The filing fee becomes payable on the publication by the CMA of its reference decision or, for cases resolved through undertakings in lieu of reference, when the CMA formally accepts these.

No filing fees are payable where:

  • The CMA determines that the transaction does not give rise to a relevant merger situation;
  • the merger involves the acquisition of an interest that is less than a controlling interest and the CMA investigated the acquisition on its own initiative; or
  • the acquirer is a small or medium-sized enterprise.

No further administrative fees are payable for mergers that are referred for a Phase 2 investigation.

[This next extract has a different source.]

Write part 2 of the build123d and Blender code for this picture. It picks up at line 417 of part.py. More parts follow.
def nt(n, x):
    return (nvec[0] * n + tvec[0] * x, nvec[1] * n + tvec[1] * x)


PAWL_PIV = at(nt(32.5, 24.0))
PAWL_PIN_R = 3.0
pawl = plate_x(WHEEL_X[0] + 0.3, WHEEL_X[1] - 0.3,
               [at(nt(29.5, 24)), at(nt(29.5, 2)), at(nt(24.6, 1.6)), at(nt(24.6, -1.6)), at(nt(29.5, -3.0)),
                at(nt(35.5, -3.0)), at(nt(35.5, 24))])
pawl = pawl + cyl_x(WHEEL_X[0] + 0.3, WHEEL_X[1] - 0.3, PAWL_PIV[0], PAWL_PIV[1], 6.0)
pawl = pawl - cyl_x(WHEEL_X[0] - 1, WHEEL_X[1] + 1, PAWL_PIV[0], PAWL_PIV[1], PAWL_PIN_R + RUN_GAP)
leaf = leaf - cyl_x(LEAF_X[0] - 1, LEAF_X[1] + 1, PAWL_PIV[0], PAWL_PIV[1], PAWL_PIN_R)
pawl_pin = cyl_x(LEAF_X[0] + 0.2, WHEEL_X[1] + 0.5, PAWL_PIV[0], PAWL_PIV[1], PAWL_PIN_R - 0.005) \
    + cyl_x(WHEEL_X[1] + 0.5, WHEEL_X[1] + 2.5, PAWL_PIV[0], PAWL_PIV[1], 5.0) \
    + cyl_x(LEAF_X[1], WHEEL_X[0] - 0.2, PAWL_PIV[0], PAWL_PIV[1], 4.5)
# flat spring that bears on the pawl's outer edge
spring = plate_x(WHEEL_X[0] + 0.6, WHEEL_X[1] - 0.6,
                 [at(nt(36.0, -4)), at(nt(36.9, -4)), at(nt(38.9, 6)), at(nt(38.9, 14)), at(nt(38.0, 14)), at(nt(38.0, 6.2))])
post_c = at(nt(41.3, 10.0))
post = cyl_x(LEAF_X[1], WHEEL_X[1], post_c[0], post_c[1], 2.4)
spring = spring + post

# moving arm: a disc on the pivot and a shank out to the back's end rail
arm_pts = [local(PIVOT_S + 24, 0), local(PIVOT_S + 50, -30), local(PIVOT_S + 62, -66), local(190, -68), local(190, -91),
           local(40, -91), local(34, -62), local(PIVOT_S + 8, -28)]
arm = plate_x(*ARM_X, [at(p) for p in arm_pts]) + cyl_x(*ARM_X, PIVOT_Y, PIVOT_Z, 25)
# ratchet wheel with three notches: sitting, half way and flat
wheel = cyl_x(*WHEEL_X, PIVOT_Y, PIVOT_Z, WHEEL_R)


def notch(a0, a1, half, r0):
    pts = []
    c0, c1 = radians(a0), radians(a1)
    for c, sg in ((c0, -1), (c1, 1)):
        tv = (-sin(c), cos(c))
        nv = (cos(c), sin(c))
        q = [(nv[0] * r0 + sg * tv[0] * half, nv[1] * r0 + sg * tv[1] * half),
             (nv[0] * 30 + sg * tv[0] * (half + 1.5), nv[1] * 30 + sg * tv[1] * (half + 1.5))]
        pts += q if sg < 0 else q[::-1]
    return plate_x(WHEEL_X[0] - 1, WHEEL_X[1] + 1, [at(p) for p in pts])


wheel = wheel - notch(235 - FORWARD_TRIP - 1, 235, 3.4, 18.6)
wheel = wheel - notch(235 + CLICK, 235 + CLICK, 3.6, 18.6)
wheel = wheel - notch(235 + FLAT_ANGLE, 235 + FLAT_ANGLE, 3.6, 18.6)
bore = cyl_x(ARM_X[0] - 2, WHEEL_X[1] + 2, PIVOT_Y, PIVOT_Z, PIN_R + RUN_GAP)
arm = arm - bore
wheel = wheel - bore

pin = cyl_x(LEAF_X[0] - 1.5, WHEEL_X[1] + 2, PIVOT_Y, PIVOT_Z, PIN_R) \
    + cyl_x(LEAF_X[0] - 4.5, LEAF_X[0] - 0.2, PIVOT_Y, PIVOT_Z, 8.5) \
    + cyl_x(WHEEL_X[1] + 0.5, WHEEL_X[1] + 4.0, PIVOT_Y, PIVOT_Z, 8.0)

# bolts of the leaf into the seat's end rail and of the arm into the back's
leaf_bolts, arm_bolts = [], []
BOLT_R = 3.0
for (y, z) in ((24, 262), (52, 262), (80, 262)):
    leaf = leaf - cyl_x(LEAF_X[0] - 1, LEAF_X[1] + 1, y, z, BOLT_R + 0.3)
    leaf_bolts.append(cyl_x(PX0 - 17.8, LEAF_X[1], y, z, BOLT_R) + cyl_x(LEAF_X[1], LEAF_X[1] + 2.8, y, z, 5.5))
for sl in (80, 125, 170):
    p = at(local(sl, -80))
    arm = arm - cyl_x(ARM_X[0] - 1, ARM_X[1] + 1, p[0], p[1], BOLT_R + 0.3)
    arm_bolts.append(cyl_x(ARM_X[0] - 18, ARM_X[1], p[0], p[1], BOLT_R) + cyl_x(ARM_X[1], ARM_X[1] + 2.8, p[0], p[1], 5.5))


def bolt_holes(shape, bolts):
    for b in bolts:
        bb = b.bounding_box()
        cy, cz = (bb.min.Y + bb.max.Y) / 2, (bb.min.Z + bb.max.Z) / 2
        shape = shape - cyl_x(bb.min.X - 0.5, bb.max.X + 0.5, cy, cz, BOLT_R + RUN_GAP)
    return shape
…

Publicity and confidentiality

What provisions apply regarding publicity and confidentiality?

Where a transaction has not yet been made public, the existence of pre-notification discussions and their content will remain confidential. Similarly, both the content and the fact that parties have submitted a briefing note or applied for informal advice are confidential.

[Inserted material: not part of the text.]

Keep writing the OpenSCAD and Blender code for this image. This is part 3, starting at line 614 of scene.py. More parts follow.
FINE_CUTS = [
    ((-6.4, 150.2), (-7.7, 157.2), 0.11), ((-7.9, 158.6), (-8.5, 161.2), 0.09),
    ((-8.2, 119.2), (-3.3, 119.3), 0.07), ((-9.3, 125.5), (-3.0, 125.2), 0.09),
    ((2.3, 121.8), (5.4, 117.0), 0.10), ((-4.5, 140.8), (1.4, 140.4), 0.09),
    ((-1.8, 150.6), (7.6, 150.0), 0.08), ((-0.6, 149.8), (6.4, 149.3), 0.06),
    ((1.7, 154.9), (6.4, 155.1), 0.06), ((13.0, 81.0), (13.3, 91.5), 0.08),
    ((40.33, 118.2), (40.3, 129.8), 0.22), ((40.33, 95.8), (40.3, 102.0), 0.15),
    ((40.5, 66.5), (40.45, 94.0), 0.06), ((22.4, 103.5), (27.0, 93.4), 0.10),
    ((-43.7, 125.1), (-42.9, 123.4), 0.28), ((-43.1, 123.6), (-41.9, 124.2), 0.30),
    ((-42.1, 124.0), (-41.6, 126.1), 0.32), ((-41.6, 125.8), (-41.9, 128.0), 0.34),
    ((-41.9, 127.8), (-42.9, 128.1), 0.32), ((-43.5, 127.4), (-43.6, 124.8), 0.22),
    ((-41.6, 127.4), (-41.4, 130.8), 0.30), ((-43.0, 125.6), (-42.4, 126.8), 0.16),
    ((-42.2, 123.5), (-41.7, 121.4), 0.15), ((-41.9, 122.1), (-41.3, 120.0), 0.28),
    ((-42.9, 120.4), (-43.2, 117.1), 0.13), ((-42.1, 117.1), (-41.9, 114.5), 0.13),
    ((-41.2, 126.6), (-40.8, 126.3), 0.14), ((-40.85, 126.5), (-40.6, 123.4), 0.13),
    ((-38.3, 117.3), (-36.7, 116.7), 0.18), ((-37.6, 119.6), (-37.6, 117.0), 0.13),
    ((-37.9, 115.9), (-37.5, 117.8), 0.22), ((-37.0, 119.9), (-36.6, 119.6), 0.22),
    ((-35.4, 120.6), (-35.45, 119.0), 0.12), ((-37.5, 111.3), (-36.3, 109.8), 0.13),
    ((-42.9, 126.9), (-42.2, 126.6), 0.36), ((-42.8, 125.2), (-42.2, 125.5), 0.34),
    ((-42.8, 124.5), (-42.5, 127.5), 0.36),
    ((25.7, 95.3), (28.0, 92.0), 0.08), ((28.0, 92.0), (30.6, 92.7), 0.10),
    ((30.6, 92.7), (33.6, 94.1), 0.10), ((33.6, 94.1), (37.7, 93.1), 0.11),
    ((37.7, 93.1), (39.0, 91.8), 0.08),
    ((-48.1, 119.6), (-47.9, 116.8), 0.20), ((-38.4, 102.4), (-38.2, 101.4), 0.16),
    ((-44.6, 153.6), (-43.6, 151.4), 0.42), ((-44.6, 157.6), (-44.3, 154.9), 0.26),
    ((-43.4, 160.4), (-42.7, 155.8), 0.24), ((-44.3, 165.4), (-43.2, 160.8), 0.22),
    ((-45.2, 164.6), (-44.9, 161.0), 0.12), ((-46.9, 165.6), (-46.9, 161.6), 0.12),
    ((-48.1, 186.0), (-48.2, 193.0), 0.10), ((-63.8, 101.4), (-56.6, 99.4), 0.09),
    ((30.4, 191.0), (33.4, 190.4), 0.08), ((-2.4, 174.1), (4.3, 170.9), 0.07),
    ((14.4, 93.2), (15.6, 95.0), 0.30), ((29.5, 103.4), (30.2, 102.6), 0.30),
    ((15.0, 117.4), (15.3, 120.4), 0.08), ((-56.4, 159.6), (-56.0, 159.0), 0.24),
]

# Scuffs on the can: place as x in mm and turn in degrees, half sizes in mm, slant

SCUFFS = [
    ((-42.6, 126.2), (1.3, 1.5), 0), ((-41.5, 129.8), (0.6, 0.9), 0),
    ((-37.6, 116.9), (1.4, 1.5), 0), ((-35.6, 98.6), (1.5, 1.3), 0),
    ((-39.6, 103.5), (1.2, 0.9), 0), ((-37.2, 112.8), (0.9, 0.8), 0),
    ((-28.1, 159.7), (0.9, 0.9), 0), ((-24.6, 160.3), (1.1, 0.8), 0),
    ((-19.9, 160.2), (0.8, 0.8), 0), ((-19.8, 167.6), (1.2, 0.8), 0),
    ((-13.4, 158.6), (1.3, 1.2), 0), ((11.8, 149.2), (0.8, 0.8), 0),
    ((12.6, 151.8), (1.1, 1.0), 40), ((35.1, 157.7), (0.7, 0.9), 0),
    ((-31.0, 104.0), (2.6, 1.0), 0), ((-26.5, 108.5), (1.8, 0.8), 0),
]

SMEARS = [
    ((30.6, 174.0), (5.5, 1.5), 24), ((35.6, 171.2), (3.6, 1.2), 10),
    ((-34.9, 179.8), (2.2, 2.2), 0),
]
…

On the commencement of a Phase 1 investigation, the CMA will publish a notice on its website and make an announcement via the regulatory news service. Redacted copies of any initial enforcement orders and derogations granted by the CMA will also be published on the CMA's website.

During the Phase 1 investigation, the CMA will invite comments from interested third parties in relation to the transaction and will typically contact the customers, suppliers and competitors of the merger parties directly.

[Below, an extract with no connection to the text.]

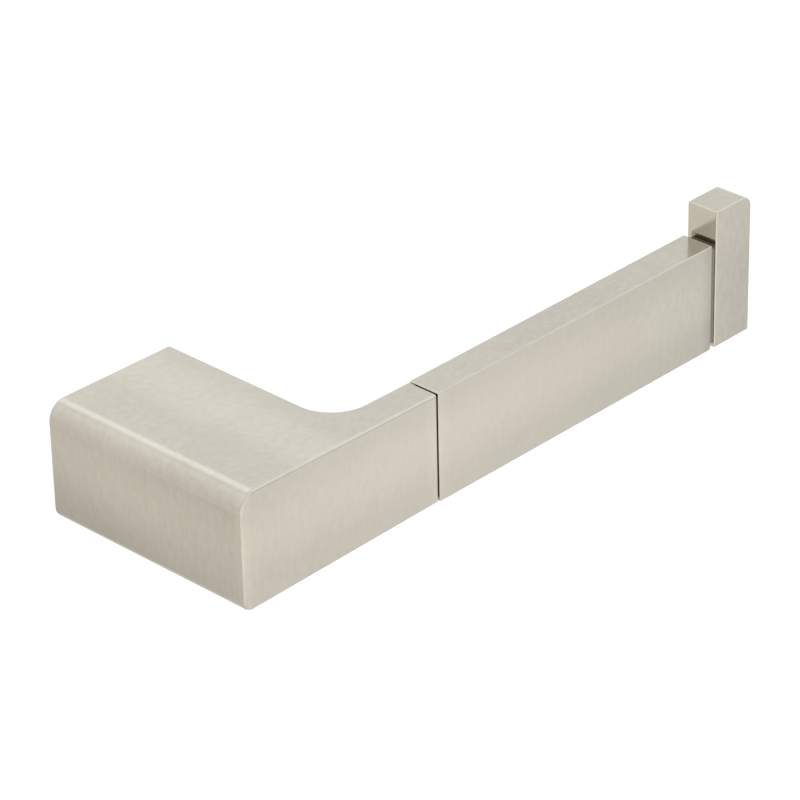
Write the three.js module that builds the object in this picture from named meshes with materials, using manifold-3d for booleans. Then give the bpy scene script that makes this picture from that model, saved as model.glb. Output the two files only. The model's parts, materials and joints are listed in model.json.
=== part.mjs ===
// A single-post toilet paper holder in satin nickel, in millimetres.
// +X runs along the roll bar, +Y points into the wall and +Z is up.
// The origin is the centre of the base's back, on the wall's surface.

import * as THREE from 'three';
import { mergeVertices } from 'three/addons/utils/BufferGeometryUtils.js';
import Module from 'manifold-3d';

const wasm = await Module();
wasm.setup();

// Driving dimensions
const REACH = 63;                 // wall to the front face
const BAR_HEIGHT = 29;            // height of the arm and of the roll bar
const BAR_THICKNESS = 9.2;
const BLOCK_WIDTH = 38.8;
const BLOCK_HEIGHT = 30.7;        // the casting is a little taller at its free end
const BLOCK_TOP_RADIUS = 5;       // round edge along the free end's top
const BLOCK_FOOT_RADIUS = 3;      // and along its bottom
const SWEEP_RADIUS = 10;          // hollow curve from the block into the arm
const ARM_LENGTH = 63.3;          // block's free end to the shadow seam
const SEAM = 0.6;
const BAR_LENGTH = 98;
const BAR_WALL = 1.2;
const STOP_GAP = 1.4;
const STOP_WIDTH = 13.2;
const STOP_HEIGHT = 37.6;
const STOP_TOP_RADIUS = 3;        // round edge along the end stop's top, at its free end
const CASTING_WALL = 3;
const FRONT_WALL = 3.5;
const ROD_DIAMETER = 4;
const ROD_IN_ARM = 18;
const ROD_IN_STOP = 8;
const BEARING_RADIUS = 2.6;       // outside of the nylon sleeves that run on the rod
const RUNNING_CLEARANCE = 0.05;   // on the radius, between the rod and the sleeves
const FIT = 0.15;                 // gap between pieces that are fixed to each other
const CUT = 1;                    // how far a cutter reaches past the face it opens
const ROUND = 48;                 // facets round a small circle

// Places that follow from them
const LEFT = -BLOCK_WIDTH / 2;
const FRONT = -REACH;
const ARM_BACK = FRONT + BAR_THICKNESS;
const ROD_Y = FRONT + BAR_THICKNESS / 2;
const BOTTOM = -BAR_HEIGHT / 2;
const SEAM_X = LEFT + ARM_LENGTH;
const BAR_START = SEAM_X + SEAM;
const BAR_END = BAR_START + BAR_LENGTH;
const STOP_START = BAR_END + STOP_GAP;
const STOP_END = STOP_START + STOP_WIDTH;
const ROD_START = SEAM_X - ROD_IN_ARM;
const ROD_END = STOP_START + ROD_IN_STOP;
const ROD_HOLE = ROD_DIAMETER / 2 + FIT;

const FINISHES = {
  satin_nickel: { color: 0xcbc6bb, roughness: 0.32, metalness: 1 },
  dark_nylon: { color: 0x3d382c, roughness: 0.6, metalness: 0 },
  grey_nylon: { color: 0x7e7768, roughness: 0.6, metalness: 0 },
  natural_nylon: { color: 0xdedbd0, roughness: 0.55, metalness: 0 },
  zinc_plated_steel: { color: 0xb6bac0, roughness: 0.4, metalness: 1 },
  black_steel: { color: 0x2b2b2d, roughness: 0.5, metalness: 1 },
};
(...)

The CMA also announces and publishes its Phase 1 decisions and decisions as to whether undertakings in lieu of reference offered may be suitable to remedy competition concerns, but will provide merger parties and third parties with the opportunity to redact any commercially sensitive information from the text of the decision in advance of doing so.

At Phase 2, the CMA will publish redacted versions of issues statements, any provisional findings, remedies statements, submissions made to the CMA and summaries of hearings and third-party feedback.


Are there any penalties for failing to notify a merger?

No. The UK merger control regime is voluntary.